Skin Incision and Craniotomy

The scalp incision and bone flap take into account any associated aneurysms as well as the precise location of the DACA aneurysm. For extremely proximal A2 lesions, a bicoronal, modified bicoronal, or pterional incision may be used in preparation for a pterional craniotomy with or without orbital or orbitozygomatic extension. For the usual DACA aneurysm arising from the callosomarginal artery origin in the region of the genu, we use a modified bicoronal scalp incision extending from the ipsilateral zygoma across the midline to the contralateral superior temporal line, at the hairline (Fig. 369-5). We make a parasagittal craniotomy beginning at the margin of the frontal air sinus and extending 4 to 6 cm superiorly toward the coronal suture, laterally to the superior temporal line and across the superior sagittal sinus. Some surgeons place the bur holes directly over the sagittal sinus. We prefer to place slots across the sinus so that the dura of the contralateral frontal lobe is visible. This allows one to raise the bone flap with the footplate attachment never contacting the sinus and allows one to rotate the sinus slightly to the contralateral side after opening the dura, resulting in increased exposure. Care must be taken to not occlude the sinus with this maneuver. More distal pericallosal artery aneurysms are also best approached interhemispherically (see Fig. 369-5). The exact site of the scalp incision and craniotomy is determined by the specific location of the aneurysm as well as the underlying venous anatomy. Frameless stereotactic coregistered to an MRI, magnetic resonance angiogram, or venogram can be helpful in planning the exact location of both. Attempts should be made to avoid retraction on the motor cortex, and broader-based scalp flaps that cross the midline allow flexibility to operate in front of and behind critical venous anatomy.

Microsurgical Dissection

Unless a very low anterior trajectory is taken, proximal arterial control is always achieved later with these approaches than with traditional skull base approaches. Thus, extreme care must be taken not to overly manipulate adherent brain, clot, or distal vessels during early microsurgical exposure.

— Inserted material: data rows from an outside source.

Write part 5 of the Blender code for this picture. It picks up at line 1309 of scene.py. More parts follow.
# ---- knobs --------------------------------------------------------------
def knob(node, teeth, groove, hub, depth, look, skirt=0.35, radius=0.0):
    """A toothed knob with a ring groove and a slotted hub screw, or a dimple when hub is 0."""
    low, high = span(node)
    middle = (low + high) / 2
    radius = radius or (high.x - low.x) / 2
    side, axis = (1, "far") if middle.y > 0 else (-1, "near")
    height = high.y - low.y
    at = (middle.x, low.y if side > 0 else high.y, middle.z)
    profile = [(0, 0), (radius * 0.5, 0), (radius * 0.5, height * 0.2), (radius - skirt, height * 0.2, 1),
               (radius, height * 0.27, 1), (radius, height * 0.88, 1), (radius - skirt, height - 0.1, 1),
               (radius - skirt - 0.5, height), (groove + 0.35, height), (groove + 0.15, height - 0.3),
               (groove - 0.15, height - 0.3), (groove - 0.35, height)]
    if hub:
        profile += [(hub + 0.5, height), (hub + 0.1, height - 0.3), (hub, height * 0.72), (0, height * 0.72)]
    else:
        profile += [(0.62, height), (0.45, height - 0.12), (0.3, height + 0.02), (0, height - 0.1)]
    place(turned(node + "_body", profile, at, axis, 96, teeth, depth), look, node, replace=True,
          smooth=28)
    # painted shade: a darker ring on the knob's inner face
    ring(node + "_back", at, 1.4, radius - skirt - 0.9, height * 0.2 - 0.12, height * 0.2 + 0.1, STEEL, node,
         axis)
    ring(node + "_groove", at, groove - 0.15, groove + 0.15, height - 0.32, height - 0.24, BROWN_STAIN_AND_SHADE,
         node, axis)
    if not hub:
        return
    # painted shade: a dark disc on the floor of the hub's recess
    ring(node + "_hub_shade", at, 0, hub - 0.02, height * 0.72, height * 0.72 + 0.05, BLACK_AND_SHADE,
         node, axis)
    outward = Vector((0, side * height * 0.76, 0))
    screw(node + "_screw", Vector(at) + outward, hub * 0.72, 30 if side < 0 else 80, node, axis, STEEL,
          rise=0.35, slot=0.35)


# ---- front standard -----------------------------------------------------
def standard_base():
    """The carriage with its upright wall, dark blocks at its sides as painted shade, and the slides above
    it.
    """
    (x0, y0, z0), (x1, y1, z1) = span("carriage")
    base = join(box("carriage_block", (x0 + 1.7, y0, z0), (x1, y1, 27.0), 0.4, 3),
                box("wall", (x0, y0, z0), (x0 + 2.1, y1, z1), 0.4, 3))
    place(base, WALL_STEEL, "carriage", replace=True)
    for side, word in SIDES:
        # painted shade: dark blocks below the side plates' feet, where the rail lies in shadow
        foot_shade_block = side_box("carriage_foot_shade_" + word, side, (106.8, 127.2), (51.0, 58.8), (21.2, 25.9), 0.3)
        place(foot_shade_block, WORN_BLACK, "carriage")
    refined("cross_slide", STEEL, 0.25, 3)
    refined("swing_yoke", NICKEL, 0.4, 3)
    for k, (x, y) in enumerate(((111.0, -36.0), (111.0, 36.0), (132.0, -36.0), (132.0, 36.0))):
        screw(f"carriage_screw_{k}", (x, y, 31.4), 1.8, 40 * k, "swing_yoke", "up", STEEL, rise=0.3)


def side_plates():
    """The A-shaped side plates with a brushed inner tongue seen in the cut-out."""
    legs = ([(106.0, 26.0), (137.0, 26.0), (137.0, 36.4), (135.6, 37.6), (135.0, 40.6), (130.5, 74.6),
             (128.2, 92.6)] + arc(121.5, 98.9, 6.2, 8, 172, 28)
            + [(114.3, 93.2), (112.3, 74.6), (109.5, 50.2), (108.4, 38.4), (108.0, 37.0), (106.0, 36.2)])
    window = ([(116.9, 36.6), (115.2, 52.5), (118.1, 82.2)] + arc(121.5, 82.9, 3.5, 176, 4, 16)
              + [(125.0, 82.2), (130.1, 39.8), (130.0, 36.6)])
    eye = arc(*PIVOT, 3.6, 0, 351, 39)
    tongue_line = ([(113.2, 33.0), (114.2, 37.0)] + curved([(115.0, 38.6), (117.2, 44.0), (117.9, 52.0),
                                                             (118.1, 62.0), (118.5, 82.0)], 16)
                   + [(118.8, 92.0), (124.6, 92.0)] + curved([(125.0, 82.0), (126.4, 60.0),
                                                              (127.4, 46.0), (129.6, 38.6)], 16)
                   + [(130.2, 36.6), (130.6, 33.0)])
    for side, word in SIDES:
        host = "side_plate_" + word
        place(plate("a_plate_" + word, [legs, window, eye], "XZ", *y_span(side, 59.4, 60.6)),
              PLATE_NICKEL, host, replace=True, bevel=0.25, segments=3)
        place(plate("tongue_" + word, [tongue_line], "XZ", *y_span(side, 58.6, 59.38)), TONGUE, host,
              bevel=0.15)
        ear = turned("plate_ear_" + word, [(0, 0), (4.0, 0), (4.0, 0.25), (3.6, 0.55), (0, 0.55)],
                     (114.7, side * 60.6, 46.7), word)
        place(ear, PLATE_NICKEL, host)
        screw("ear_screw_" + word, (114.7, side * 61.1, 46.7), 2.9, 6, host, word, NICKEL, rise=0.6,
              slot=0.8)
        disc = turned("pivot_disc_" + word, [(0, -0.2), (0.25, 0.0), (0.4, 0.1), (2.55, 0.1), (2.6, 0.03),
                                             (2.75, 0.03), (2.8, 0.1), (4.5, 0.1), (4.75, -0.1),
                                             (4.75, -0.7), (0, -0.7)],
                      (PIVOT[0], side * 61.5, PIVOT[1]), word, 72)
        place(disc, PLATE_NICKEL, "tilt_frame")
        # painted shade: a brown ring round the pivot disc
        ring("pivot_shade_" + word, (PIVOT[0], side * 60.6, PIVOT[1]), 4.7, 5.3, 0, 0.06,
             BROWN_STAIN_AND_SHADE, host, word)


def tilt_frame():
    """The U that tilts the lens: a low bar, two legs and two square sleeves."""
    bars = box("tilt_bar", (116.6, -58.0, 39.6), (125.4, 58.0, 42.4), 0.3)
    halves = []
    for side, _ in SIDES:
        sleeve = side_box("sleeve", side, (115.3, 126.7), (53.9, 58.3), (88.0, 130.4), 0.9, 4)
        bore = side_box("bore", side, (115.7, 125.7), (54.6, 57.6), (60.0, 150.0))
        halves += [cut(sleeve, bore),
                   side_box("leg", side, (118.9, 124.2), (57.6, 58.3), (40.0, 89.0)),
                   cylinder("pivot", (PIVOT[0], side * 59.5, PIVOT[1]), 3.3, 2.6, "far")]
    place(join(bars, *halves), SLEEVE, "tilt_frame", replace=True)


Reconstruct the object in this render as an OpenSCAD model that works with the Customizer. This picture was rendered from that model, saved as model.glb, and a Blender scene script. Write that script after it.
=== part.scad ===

The dura is opened in a cruciate fashion with a medial triangular dural flap based on the superior sagittal sinus. Care is taken not to thrombose the sinus nor to interrupt any of the bridging veins. Although classic teaching maintains that even a large vein anterior to the coronal suture may be taken without risking venous infarction, we recommend a large precoronal bone flap to allow several corridors to the aneurysm without having to sacrifice bridging veins. At this point, the operating microscope is brought in, and a self-retaining retractor system is set up. The cortical surface of the frontal lobe is covered with Telfa, and the frontal lobe is gently dissected from the falx so that the surgeon can investigate the status of medially bridging veins below the level of the sinus. A 2- to 3-cm working corridor is developed, and self-retaining retractors are placed on both the frontal cortex and the falx at its inferior margin. This facilitates exposure of the cingulate gyri bilaterally. Bipolar cautery is not necessary except for occasional small veins that cross the field. Expansion of the anterior to posterior working space between the cingulate gyri is rewarded with clear identification of the callosomarginal arteries.